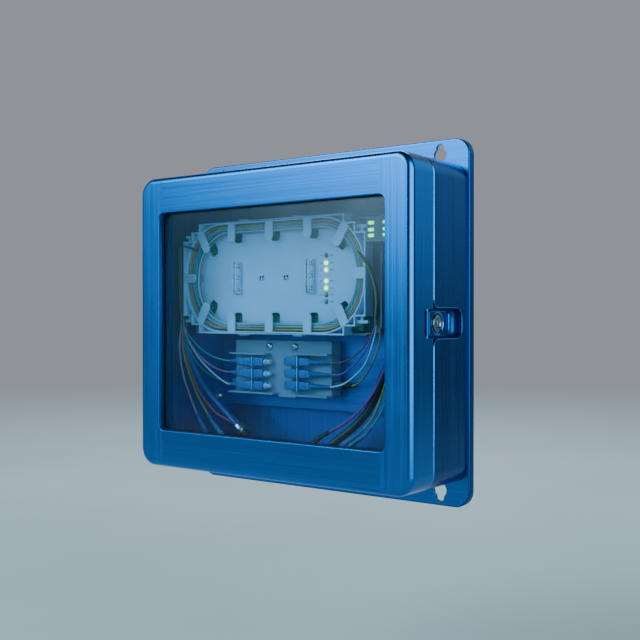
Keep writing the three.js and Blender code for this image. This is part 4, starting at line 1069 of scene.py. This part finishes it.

* * *

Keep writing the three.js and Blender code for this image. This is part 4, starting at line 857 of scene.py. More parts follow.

==

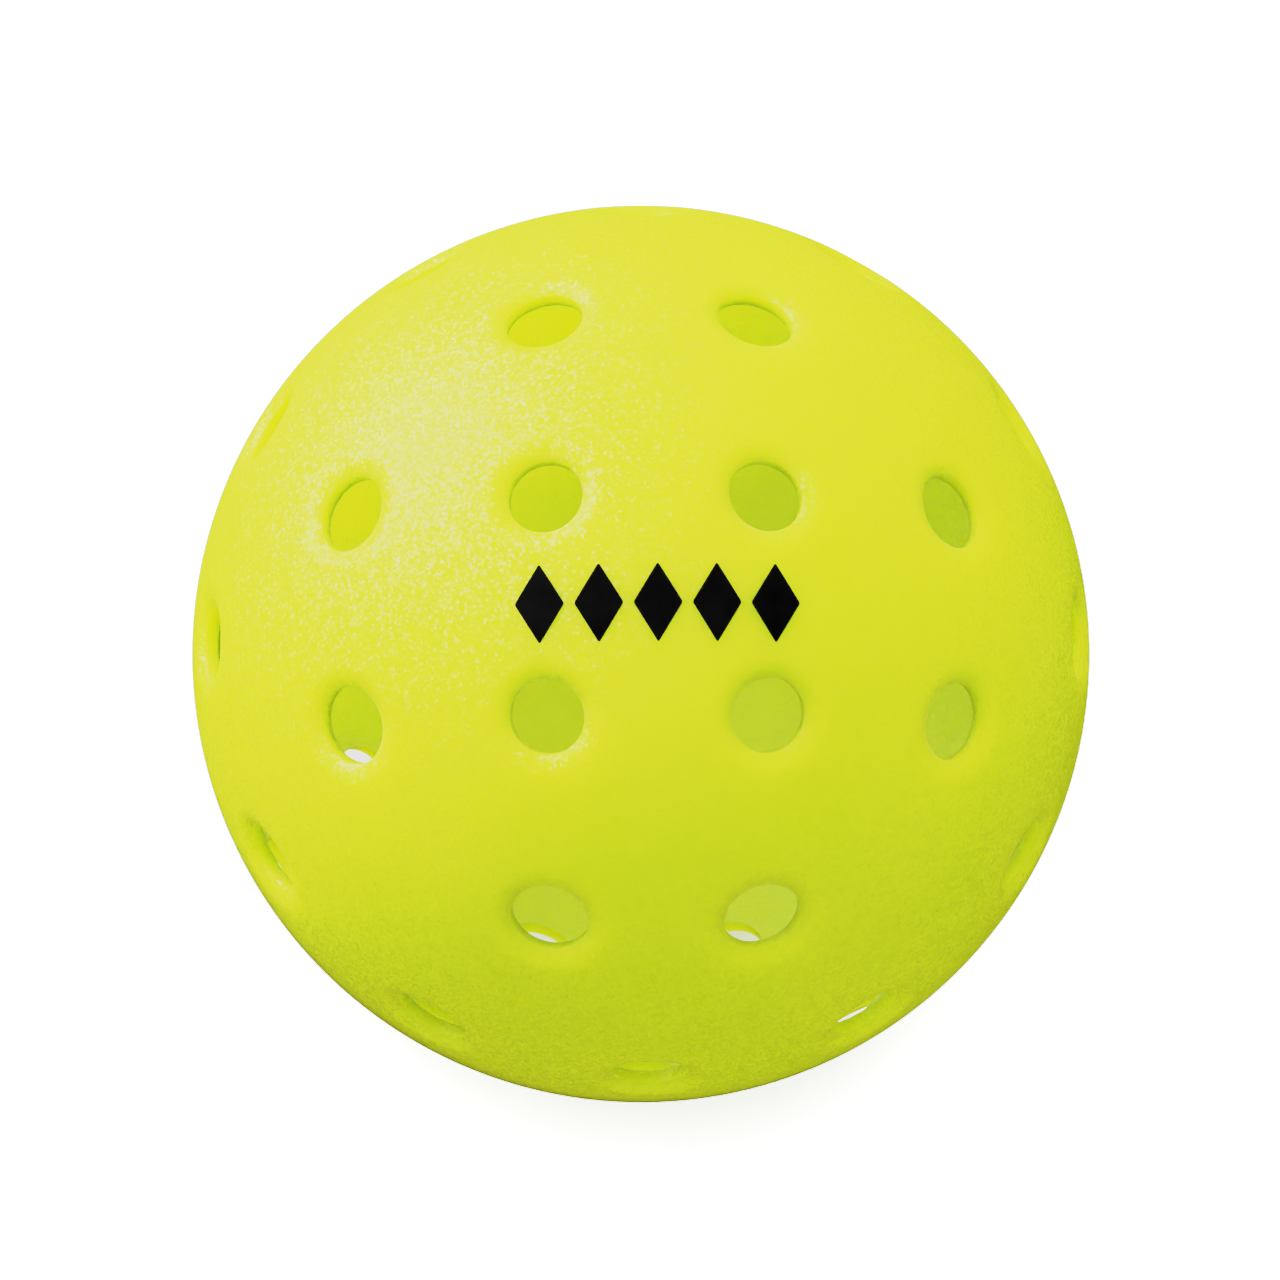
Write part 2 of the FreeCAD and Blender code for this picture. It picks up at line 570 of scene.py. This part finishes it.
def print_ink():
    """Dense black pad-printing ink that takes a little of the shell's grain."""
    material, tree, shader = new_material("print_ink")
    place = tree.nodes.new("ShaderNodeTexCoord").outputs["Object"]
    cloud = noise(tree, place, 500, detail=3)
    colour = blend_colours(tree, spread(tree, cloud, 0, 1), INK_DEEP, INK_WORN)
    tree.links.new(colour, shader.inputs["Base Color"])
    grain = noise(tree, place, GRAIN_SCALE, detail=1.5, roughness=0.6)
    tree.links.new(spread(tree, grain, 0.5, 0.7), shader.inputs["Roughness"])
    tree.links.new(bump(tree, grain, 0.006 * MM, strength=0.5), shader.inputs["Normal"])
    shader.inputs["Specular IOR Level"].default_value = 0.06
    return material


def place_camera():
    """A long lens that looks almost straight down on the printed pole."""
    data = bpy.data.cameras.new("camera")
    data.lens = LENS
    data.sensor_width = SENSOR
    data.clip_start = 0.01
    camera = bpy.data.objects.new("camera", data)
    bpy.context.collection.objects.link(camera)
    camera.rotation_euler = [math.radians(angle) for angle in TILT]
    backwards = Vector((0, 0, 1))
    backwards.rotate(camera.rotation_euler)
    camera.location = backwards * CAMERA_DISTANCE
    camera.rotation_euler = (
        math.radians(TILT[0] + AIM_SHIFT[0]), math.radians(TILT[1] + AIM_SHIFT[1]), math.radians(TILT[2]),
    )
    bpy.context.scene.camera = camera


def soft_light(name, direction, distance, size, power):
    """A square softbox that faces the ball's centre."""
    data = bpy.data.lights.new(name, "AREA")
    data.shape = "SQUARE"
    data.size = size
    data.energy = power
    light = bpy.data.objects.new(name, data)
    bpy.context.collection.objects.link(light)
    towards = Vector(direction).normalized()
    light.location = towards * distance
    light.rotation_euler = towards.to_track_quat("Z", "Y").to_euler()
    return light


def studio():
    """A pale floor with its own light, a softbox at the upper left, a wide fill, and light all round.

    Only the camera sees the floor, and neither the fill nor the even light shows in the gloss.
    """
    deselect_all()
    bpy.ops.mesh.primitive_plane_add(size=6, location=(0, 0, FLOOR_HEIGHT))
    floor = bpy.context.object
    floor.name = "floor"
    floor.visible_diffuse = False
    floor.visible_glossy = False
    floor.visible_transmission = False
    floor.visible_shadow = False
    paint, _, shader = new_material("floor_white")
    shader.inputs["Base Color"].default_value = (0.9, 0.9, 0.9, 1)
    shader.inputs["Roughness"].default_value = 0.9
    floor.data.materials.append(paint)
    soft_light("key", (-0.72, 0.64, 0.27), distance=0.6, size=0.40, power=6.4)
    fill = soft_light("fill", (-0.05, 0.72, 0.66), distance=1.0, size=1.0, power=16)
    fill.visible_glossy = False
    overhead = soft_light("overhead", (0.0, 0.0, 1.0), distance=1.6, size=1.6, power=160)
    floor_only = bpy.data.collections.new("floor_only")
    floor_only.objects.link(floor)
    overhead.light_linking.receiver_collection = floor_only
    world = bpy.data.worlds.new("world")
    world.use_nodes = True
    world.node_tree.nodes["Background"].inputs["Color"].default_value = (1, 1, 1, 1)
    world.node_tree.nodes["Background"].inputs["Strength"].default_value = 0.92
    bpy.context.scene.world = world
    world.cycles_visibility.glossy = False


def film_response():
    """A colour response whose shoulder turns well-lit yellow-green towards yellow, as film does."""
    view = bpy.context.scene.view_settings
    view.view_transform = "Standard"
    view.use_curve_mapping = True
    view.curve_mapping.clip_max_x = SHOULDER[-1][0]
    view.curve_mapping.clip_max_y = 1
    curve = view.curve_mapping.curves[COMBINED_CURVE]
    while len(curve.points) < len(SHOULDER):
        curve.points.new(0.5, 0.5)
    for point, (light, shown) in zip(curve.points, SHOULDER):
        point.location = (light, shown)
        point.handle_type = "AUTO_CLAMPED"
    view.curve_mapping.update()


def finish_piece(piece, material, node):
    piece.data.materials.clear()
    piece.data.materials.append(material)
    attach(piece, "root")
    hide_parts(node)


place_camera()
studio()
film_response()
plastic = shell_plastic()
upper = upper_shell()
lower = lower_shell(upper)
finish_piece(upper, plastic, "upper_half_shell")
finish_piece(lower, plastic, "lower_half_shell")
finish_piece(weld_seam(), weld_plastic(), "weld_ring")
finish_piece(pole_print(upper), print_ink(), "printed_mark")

▶ [Job]:
Locate and copy each line in the data above that includes the word "starting".

▶ [Expected answer]:
Keep writing the three.js and Blender code for this image. This is part 4, starting at line 1069 of scene.py. This part finishes it.
Keep writing the three.js and Blender code for this image. This is part 4, starting at line 857 of scene.py. More parts follow.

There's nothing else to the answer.